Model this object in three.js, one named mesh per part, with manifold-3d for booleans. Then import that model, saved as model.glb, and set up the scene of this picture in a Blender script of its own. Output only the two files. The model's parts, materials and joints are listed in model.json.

═══

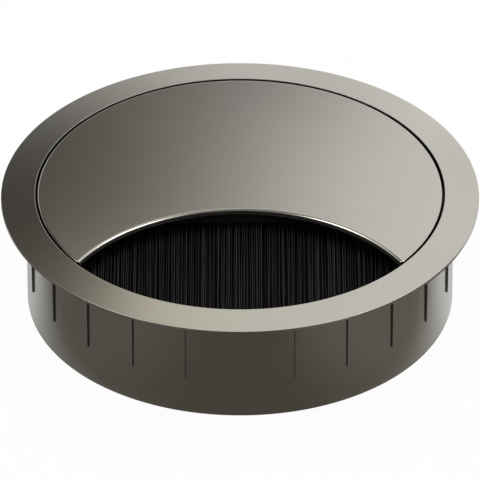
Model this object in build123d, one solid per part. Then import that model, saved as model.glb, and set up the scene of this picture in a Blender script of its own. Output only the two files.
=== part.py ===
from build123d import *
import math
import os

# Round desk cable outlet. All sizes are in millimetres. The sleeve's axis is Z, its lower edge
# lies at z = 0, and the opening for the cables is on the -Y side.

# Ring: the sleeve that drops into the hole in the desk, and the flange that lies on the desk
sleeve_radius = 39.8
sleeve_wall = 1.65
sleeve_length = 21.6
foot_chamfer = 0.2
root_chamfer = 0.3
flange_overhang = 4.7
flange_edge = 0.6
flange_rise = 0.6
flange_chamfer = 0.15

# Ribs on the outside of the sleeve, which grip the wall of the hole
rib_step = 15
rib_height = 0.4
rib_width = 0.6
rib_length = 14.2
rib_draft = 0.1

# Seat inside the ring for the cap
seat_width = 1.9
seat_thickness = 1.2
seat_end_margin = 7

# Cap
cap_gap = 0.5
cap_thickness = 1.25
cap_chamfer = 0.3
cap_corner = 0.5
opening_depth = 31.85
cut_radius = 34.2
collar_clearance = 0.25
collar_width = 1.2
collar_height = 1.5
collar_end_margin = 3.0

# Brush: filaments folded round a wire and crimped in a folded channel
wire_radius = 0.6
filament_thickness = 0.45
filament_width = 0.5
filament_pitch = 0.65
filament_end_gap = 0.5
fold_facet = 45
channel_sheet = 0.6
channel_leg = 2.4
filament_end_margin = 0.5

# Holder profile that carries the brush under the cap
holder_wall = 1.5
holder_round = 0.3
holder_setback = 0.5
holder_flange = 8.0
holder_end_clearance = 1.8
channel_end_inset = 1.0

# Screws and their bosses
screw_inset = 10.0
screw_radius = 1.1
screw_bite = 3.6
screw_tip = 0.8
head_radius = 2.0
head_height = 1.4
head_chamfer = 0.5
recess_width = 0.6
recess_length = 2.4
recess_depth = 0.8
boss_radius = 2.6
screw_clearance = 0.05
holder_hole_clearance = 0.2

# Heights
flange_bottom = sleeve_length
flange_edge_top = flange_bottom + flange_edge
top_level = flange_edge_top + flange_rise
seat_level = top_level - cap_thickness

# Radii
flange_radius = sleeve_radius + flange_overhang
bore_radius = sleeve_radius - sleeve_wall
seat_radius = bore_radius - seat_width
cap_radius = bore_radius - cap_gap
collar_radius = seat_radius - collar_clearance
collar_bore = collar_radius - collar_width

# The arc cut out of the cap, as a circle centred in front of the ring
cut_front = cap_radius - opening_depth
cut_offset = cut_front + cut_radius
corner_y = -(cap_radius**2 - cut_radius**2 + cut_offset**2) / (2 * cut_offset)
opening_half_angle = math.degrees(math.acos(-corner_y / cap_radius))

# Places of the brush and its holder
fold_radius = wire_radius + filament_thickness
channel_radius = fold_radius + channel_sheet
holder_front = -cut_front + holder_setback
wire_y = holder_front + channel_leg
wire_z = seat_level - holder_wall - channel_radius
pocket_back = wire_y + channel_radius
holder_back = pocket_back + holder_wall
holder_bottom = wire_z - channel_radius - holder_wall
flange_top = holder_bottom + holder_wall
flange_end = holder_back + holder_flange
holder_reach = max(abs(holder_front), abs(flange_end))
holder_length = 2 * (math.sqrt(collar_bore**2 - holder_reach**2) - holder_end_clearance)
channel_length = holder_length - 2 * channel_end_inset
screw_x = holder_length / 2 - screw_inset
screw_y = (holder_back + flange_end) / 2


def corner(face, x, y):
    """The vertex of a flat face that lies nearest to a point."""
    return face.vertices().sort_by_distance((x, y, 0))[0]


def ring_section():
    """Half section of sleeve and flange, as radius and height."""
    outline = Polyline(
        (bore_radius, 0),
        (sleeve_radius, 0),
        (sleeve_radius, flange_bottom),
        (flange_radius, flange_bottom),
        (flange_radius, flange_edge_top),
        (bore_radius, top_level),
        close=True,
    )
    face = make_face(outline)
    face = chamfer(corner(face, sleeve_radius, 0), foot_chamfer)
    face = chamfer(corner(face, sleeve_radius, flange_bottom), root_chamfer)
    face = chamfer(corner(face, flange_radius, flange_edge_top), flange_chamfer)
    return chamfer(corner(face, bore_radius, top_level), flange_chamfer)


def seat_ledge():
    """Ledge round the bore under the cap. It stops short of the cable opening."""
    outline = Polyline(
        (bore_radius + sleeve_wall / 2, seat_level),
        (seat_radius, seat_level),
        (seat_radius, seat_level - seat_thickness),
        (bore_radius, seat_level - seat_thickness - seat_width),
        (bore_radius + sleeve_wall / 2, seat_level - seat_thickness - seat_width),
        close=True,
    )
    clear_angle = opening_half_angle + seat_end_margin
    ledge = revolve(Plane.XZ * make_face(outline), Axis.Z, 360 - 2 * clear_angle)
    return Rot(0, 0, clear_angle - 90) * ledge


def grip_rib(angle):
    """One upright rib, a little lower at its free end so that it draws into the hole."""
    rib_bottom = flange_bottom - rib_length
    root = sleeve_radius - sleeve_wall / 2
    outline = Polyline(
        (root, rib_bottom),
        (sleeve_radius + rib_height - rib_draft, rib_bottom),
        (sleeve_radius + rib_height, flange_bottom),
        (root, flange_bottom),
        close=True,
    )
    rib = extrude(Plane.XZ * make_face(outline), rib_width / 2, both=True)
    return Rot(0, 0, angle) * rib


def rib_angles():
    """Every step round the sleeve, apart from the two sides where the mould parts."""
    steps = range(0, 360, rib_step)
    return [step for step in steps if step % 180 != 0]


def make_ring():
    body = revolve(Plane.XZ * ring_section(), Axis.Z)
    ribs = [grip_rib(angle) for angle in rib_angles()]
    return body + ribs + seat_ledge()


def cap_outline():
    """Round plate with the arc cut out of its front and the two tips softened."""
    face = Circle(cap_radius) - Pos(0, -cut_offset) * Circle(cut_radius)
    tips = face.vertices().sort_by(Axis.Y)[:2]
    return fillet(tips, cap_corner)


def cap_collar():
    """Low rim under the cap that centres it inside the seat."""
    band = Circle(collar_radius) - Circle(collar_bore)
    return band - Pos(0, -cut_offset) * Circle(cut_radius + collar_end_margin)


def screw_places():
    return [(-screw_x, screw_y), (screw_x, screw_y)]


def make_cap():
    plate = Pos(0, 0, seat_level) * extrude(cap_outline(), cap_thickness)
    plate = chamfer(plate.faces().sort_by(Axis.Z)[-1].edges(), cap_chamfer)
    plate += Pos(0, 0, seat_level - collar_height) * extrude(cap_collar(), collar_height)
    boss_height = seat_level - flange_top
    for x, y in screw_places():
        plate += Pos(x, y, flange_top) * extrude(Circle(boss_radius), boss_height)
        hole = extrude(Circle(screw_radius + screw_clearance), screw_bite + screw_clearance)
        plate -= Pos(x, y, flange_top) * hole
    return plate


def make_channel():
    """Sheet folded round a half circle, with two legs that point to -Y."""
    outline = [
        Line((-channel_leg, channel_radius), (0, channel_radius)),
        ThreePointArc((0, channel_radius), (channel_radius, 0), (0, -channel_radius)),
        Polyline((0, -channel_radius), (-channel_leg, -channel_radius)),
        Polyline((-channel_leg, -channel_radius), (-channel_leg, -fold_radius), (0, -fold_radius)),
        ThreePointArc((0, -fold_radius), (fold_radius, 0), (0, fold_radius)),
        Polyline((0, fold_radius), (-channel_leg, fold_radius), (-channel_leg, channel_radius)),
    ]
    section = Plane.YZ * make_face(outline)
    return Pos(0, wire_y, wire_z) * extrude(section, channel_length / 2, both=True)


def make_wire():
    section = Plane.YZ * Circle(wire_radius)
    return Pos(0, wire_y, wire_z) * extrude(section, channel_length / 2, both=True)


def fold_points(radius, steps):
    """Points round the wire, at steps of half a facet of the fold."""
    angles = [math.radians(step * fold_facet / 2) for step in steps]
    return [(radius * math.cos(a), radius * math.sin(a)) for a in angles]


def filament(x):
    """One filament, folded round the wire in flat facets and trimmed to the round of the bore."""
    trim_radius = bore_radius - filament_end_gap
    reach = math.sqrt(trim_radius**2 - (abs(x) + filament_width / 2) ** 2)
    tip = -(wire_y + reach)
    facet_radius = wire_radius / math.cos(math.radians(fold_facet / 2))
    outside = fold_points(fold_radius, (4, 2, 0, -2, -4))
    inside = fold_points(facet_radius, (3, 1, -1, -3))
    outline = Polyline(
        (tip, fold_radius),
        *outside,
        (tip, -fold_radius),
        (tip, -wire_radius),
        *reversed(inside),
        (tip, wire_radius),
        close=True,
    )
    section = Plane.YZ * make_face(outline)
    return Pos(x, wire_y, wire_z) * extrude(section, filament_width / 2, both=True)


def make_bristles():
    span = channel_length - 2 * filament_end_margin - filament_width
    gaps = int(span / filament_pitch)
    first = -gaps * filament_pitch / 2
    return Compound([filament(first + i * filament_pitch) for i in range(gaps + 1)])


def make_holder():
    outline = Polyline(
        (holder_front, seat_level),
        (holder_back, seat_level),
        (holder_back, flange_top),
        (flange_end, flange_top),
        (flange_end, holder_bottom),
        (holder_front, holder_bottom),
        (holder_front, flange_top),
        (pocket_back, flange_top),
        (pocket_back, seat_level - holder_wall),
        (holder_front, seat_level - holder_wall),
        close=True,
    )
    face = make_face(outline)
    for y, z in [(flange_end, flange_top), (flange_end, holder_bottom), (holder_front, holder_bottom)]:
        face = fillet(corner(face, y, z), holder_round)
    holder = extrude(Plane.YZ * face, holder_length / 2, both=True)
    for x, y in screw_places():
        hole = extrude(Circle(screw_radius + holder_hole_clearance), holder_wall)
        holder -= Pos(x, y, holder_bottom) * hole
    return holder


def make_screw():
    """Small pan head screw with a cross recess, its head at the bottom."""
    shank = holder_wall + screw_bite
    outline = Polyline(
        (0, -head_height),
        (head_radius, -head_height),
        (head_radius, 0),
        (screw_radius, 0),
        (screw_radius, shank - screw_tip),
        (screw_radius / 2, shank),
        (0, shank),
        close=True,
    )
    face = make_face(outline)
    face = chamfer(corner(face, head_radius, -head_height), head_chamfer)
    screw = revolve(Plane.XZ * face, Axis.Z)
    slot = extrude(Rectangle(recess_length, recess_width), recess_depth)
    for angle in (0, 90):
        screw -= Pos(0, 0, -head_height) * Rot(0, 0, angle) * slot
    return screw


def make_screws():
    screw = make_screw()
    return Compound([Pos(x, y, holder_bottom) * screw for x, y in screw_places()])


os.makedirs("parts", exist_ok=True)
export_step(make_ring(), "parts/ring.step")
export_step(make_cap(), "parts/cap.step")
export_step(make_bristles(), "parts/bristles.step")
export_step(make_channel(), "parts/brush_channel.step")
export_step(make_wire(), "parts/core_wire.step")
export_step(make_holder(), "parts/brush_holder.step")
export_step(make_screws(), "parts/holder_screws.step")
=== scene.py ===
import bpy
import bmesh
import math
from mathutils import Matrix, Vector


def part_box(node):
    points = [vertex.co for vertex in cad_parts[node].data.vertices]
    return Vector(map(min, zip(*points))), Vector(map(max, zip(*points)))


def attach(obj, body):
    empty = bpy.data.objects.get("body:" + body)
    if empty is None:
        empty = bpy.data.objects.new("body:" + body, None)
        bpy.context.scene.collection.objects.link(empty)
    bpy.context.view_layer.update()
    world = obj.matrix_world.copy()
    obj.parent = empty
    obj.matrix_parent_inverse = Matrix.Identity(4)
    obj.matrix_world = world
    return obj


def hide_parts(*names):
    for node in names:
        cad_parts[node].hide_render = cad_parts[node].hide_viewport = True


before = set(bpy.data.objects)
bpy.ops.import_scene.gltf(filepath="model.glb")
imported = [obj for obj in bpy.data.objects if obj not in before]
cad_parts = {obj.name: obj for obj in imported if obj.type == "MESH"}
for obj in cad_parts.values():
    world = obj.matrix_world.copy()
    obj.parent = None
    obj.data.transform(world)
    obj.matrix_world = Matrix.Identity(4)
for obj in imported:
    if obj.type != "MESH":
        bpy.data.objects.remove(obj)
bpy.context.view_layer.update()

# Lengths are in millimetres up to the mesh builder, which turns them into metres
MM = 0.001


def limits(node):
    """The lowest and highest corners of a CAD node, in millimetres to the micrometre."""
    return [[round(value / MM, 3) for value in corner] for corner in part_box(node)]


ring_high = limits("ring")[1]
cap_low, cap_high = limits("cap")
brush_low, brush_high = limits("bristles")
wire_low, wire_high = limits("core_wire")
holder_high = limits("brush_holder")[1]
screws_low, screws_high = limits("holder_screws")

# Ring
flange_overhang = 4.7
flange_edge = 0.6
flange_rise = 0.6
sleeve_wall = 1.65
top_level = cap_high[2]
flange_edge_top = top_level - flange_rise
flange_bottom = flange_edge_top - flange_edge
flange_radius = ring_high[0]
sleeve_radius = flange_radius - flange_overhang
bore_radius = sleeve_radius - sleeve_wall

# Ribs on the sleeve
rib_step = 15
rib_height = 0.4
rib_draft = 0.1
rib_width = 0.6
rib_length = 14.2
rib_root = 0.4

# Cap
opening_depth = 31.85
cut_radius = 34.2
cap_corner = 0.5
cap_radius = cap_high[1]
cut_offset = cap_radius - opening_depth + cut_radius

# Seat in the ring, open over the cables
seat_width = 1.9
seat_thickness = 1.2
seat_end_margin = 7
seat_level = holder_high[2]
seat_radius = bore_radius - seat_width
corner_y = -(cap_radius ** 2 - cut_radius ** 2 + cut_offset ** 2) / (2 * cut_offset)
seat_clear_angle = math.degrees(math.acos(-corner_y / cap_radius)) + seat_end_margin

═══

TASK INSTRUCTIONS — Pick out the lines containing the string "Blender".

OUTPUT BELOW —
Model this object in three.js, one named mesh per part, with manifold-3d for booleans. Then import that model, saved as model.glb, and set up the scene of this picture in a Blender script of its own. Output only the two files. The model's parts, materials and joints are listed in model.json.
Model this object in build123d, one solid per part. Then import that model, saved as model.glb, and set up the scene of this picture in a Blender script of its own. Output only the two files.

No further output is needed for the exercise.